- Carmine Caridi as Albert Volpe
- First appearance: The Godfather Part III
- Last appearance: The Godfather Part III
- Created by: Mario Puzo
- Portrayed by: Carmine Caridi

In-universe information
- Nickname: The Fox
- Gender: Male
- Title: Boss
- Affiliation: Chicago Outfit
- Nationality: Italian-American

= Albert Volpe =

Fictional character from The Godfather series

Albert Volpe is a fictional character appearing in the 1990 film The Godfather Part III. He is portrayed by Carmine Caridi, who portrayed Carmine Rosato in The Godfather Part II (1974). Volpe is the boss of the Chicago Outfit in the 1970s.

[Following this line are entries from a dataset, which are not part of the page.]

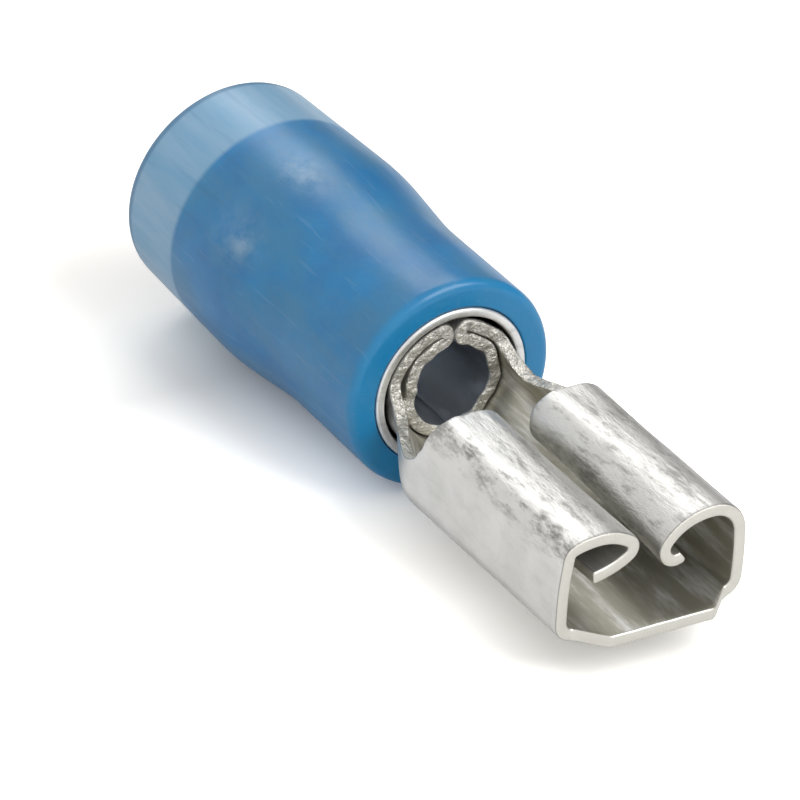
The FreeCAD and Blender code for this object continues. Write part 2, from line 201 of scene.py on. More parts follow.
# Tin plate: stops are (place, colour), colours are linear.
SHEET_CLOUD = ((0.35, (0.69, 0.68, 0.65)), (0.65, (0.77, 0.76, 0.735)))
# Painted light: the sleeve's tin plate is lighter than the sheet's, for the bright lip at its
# mouth.
SLEEVE_LIT_CLOUD = ((0.35, (0.84, 0.84, 0.82)), (0.65, (0.93, 0.93, 0.92)))
# Dark grey of the scuffed streaks, partly painted dark reflections on the curls.
SCUFF_AND_REFLECTION_TONE, SCUFF_SHARE = (0.30, 0.295, 0.28), 0.75
SLEEVE_SCUFF, SLEEVE_RELIEF, SHEET_RELIEF = 0.35, 0.2, 0.7
# Painted shade on the sheet's inner faces: darker olive tones in lengthwise streaks, with a few
# pale ones.
SHADED_INSIDE = ((0.44, (0.47, 0.455, 0.38)), (0.52, (0.54, 0.525, 0.455)),
               (0.66, (0.86, 0.85, 0.82)))
# Painted shade: the barrel's inner wall is darker and bluer.
BORE_SHADE_TONE = (0.44, 0.475, 0.52)
TORN_LIGHT, TORN_DARK = (0.76, 0.74, 0.68), (0.47, 0.455, 0.42)
TORN_SPAN, TORN_REST = (3.4, 1.5), 0.12     # edges are torn behind the second place, smooth ahead
# Tone of the painted dark reflection line along the sheared edges.
EDGE_REFLECTION_LINE_TONE = (0.22, 0.21, 0.19)
# Near-black painted shade in the gap between the barrel and the sleeve.
RECESS_SHADOW_TONE = (0.02, 0.02, 0.02)

# Nylon.
OVER_METAL = ((0.35, (0.002, 0.175, 0.44)), (0.65, (0.004, 0.235, 0.53)))
GREYER_PATCH = (0.05, 0.22, 0.365)
DARK_STREAK, LIGHT_SCRATCH = (0.012, 0.13, 0.30), (0.20, 0.42, 0.62)
STREAK_SHARE, SCRATCH_SHARE, CLEAR_STREAK_SHARE = 0.22, 0.16, 0.3
# Pale tone of the painted highlights.
HIGHLIGHT_TONE = (0.42, 0.58, 0.70)
CLEAR_BAND = ((0.35, (0.17, 0.395, 0.60)), (0.65, (0.27, 0.46, 0.64)))
CLEAR_STREAK = (0.09, 0.27, 0.46)
RIM_TONE, FACE_TONE = (0.05, 0.19, 0.36), (0.006, 0.29, 0.60)
CLEAR_SPAN = (-9.0, -9.25)      # behind this the nylon has no sleeve under it
RIM_SPAN, RIM_SHARE = (-11.34, -11.48), 0.75
FACE_SPAN, FACE_SHARE = (-0.4, -0.05), 0.55


# Meshes

def skin(name, points, quads, replaced, attributes):
    """Mesh from points in millimetres ahead of the cover's face. Points that meet are merged, and
    the faces are turned outwards where the enclosed volume comes out negative."""
    places = (np.asarray(points, float) + (FACE_PLACE, 0, 0)) * MM
    mesh = bpy.data.meshes.new(name)
    mesh.from_pydata(places.tolist(), [], np.asarray(quads).tolist())
    for key, values in attributes.items():
        kind, field = ("FLOAT_VECTOR", "vector") if values.ndim == 2 else ("FLOAT", "value")
        mesh.attributes.new(key, kind, "POINT").data.foreach_set(field, values.ravel())
    shell = bmesh.new()
    shell.from_mesh(mesh)
    bmesh.ops.remove_doubles(shell, verts=shell.verts, dist=MERGE_REACH)
    bmesh.ops.dissolve_degenerate(shell, edges=shell.edges, dist=FLAT_EDGE)
    if shell.calc_volume(signed=True) < 0:
        bmesh.ops.reverse_faces(shell, faces=shell.faces)
    for face in shell.faces:
        face.smooth = True
    shell.to_mesh(mesh)
    shell.free()
    piece = place_object(name, mesh)
    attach(piece, "root")
    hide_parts(replaced)
    return piece


def place_object(name, data):
    """Object with the data, at the origin and in the scene."""
    made = bpy.data.objects.new(name, data)
    bpy.context.scene.collection.objects.link(made)
    return made


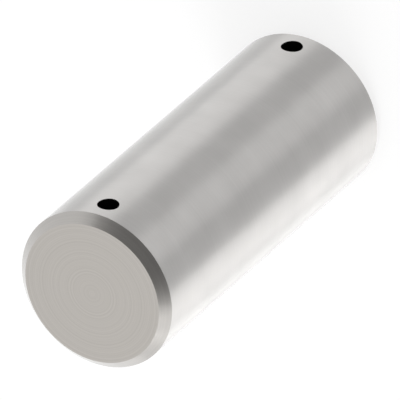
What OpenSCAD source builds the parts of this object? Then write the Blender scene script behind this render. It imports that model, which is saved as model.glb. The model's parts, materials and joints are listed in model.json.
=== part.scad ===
// Actuator pin: a plain round steel pin with no head. It joins the eye of an actuator to the fork that it
// pushes, and a split pin through each end keeps it there. It stands on one end face, with its axis along Z.

/* [Shank] */
// Diameter of the shank, which turns in the actuator's eye
shank_d = 25.4; // [16:0.1:50]
// Length of the pin, from end face to end face
pin_l = 63.5; // [30:0.5:200]

/* [End chamfers] */
// Leg of the 45 degree chamfer round each end, which leads the pin into its bores
chamfer = 1.4; // [0.3:0.1:3]

/* [Split pin holes] */
// Diameter of the hole drilled across the pin near each end
hole_d = 3.3; // [1.5:0.1:5]
// Distance from an end face to the middle of the hole near it
hole_inset = 4.76; // [4:0.01:14]

/* [Hidden] */
$fn = 128;

// How far the drill starts above the shank and runs out below it
drill_over = 1;
steel_colour = [0.72, 0.71, 0.69];

shank_r = shank_d / 2;
// Radius of the flat face that the chamfer leaves on each end
face_r = shank_r - chamfer;
// Heights of the two holes above the bottom face
hole_heights = [hole_inset, pin_l - hole_inset];

// The pin as it leaves the lathe: half of its section, from the axis out, turned once round
module turned_blank() {
    rotate_extrude()
        polygon([
            [0, 0],
            [face_r, 0],
            [shank_r, chamfer],
            [shank_r, pin_l - chamfer],
            [face_r, pin_l],
            [0, pin_l],
        ]);
}

// A hole drilled along X, square through the pin's axis
module split_pin_hole(height) {
    translate([0, 0, height])
        rotate([0, 90, 0])
            cylinder(d = hole_d, h = shank_d + 2 * drill_over, center = true);
}

module pin() {
    color(steel_colour)
        difference() {
            turned_blank();
            for (height = hole_heights)
                split_pin_hole(height);
        }
}

pin();
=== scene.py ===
# Actuator pin: the finishes of its ground shank, turned ends and drilled holes, in a small white studio.
# All places are in metres in the pin's own frame: it stands on one end face, with its axis along Z.
import json
import math
import bpy
from mathutils import Matrix, Vector


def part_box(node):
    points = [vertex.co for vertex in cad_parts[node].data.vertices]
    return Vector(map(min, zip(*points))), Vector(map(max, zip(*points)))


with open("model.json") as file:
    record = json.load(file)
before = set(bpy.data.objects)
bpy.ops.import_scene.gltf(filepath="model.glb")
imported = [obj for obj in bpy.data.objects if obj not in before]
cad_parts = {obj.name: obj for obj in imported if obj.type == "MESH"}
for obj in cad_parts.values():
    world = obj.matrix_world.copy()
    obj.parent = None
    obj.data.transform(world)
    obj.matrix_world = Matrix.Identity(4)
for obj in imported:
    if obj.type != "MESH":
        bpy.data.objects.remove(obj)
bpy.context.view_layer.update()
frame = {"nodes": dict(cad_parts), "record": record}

# Camera
# It looks down on the near end face from far off with a long lens, so the two long edges of the pin stay
# parallel in the picture. It is rolled until the pin points down to the left.
mm = 0.001
pin_low, pin_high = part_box("pin")
pin_middle = (pin_low + pin_high) / 2

# From straight above, the camera is turned by this angle round the holes' direction, and then by as much
# round the picture's level line. That leaves the holes' direction upright in the picture.
view_turn = math.radians(30)
turn_cos = math.cos(view_turn)
turn_sin = math.sin(view_turn)
picture_right = Vector((0, -turn_cos, -turn_sin))
picture_up = Vector((turn_cos, turn_sin ** 2, -turn_sin * turn_cos))
toward_camera = picture_right.cross(picture_up)

# The picture is this wide at the pin, and is aimed a little above the pin's middle.
picture_width = 58.93 * mm
aim_lift = 0.22 * mm
camera_data = bpy.data.cameras.new("camera")
camera_data.lens = 1600
camera_data.sensor_width = 36
camera_data.clip_end = 10
camera = bpy.data.objects.new("camera", camera_data)
camera_distance = picture_width * camera_data.lens / camera_data.sensor_width
aim = pin_middle + Vector((0, 0, aim_lift))
camera_axes = Matrix((picture_right, picture_up, toward_camera)).transposed()
camera.matrix_world = Matrix.Translation(aim + toward_camera * camera_distance) @ camera_axes.to_4x4()
bpy.context.scene.collection.objects.link(camera)
bpy.context.scene.camera = camera

# Ground shank
# The bar is plain carbon steel, ground round between the wheels of a grinder to a running fit. The wheel
# leaves fine lines round the bar, so that light smears along the axis and stays in sharp bands round it.
def linear(hex_colour):
    """An sRGB hex colour as linear red, green, blue and alpha."""
    channels = [int(hex_colour[i:i + 2], 16) / 255 for i in (1, 3, 5)]
    return [c / 12.92 if c <= 0.04045 else ((c + 0.055) / 1.055) ** 2.4 for c in channels] + [1]


def add_node(material, kind, inputs, **settings):
    """Adds a node with its settings. An input is a value, or the output of another node to link."""
    made = material.node_tree.nodes.new(kind)
    for name, value in settings.items():
        setattr(made, name, value)
    for name, value in inputs.items():
        if isinstance(value, bpy.types.NodeSocket):
            material.node_tree.links.new(value, made.inputs[name])
        else:
            made.inputs[name].default_value = value
    return made


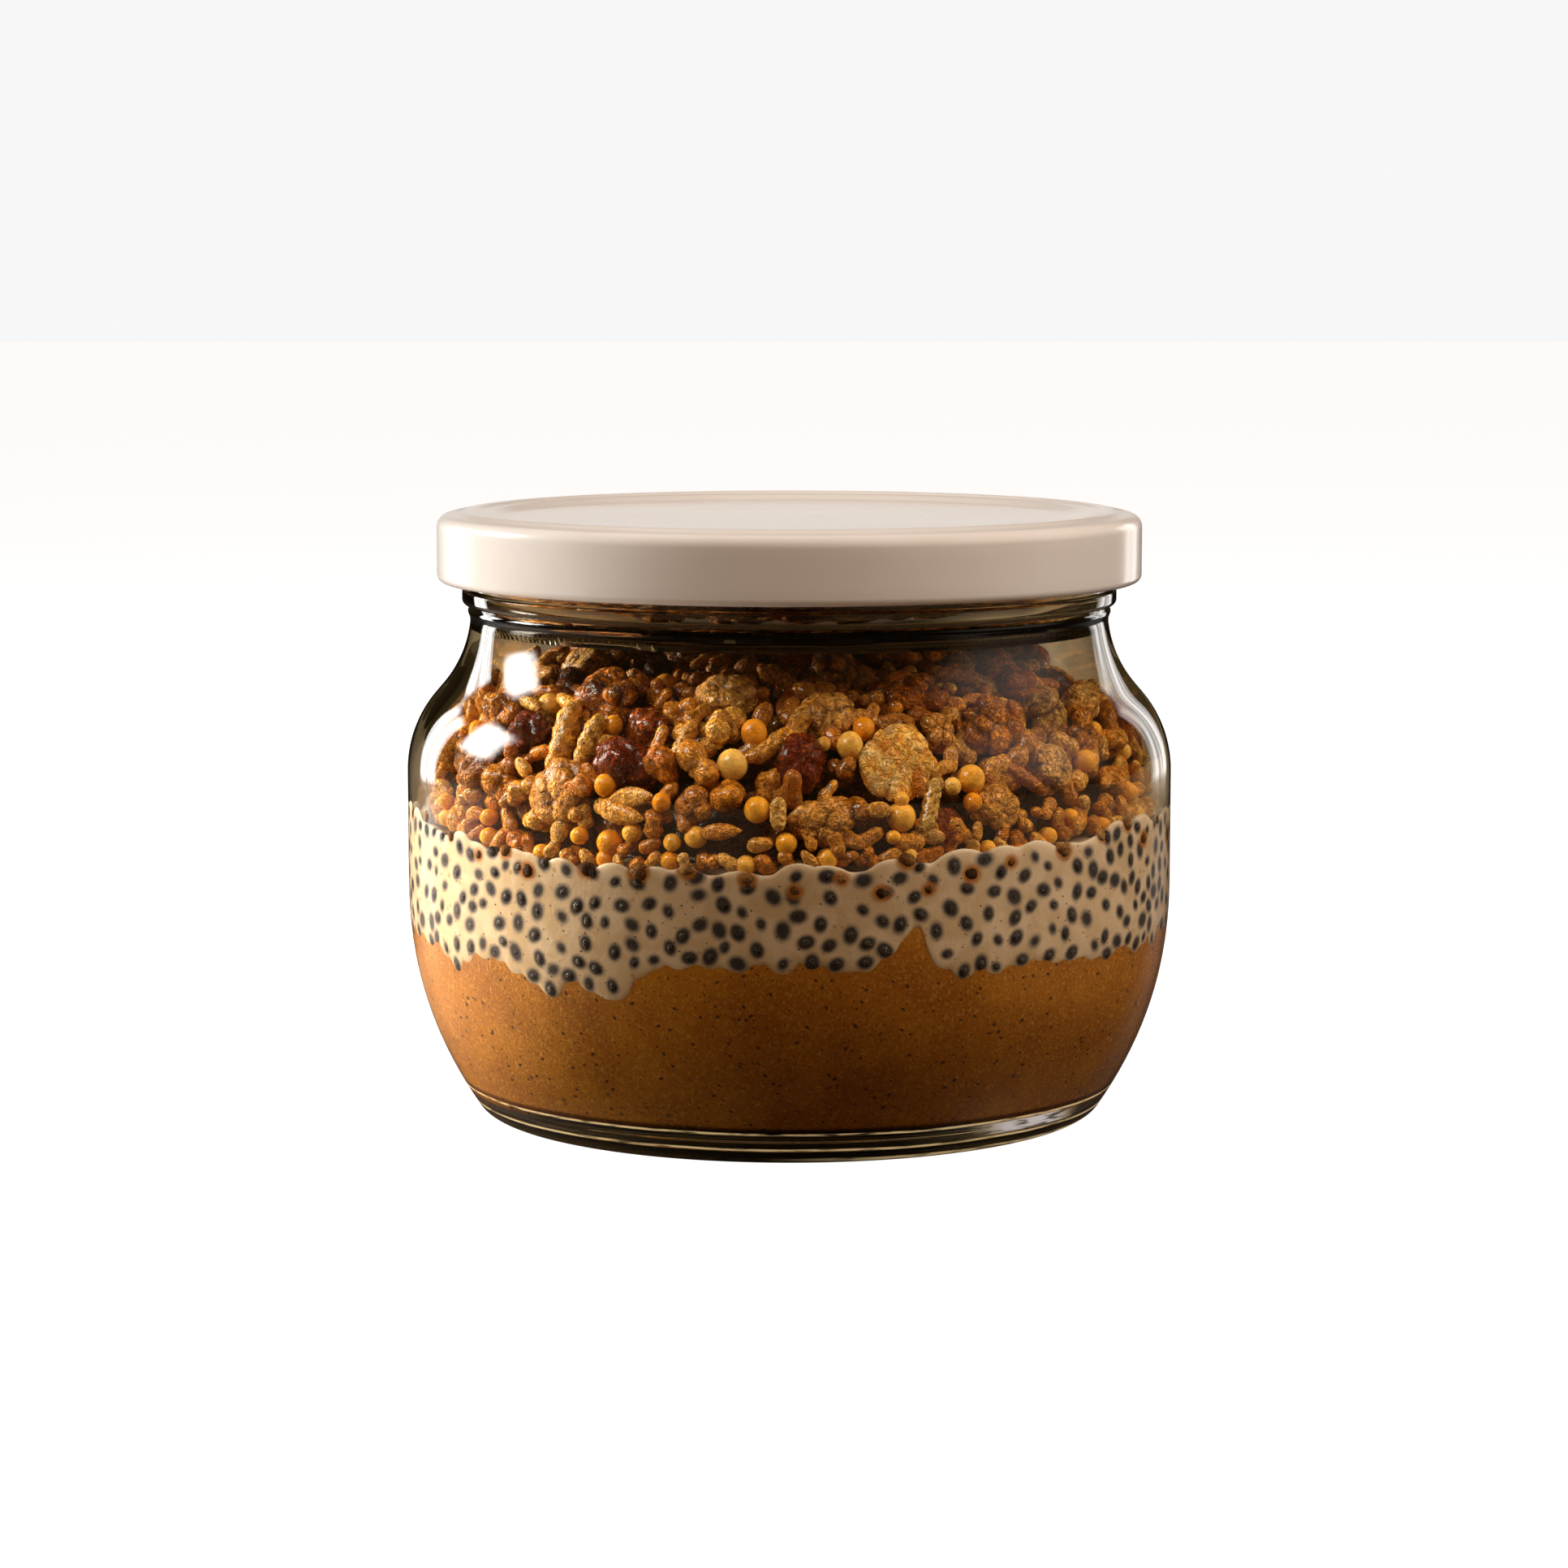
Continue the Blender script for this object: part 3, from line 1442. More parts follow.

==The Godfather Part III==
Albert Volpe is one of the dons on the Commission. He is known to be a man with an eye for big business, and is one of many who attempted to make a fortune by investing in Michael Corleone's casinos. Michael calls a meeting of the Commission at a hotel in Atlantic City and liquidates his gambling empire, making his partners, including Volpe, multi-millionaires.

However, Volpe's success is short-lived. Moments after Michael announces the sale, assassins working for traitorous Corleone family caporegime Joey Zasa open fire on the hotel, killing everyone inside but Michael and his nephew Vincent Corleone. Volpe is shot dead after he gets his "lucky coat" stuck in a door.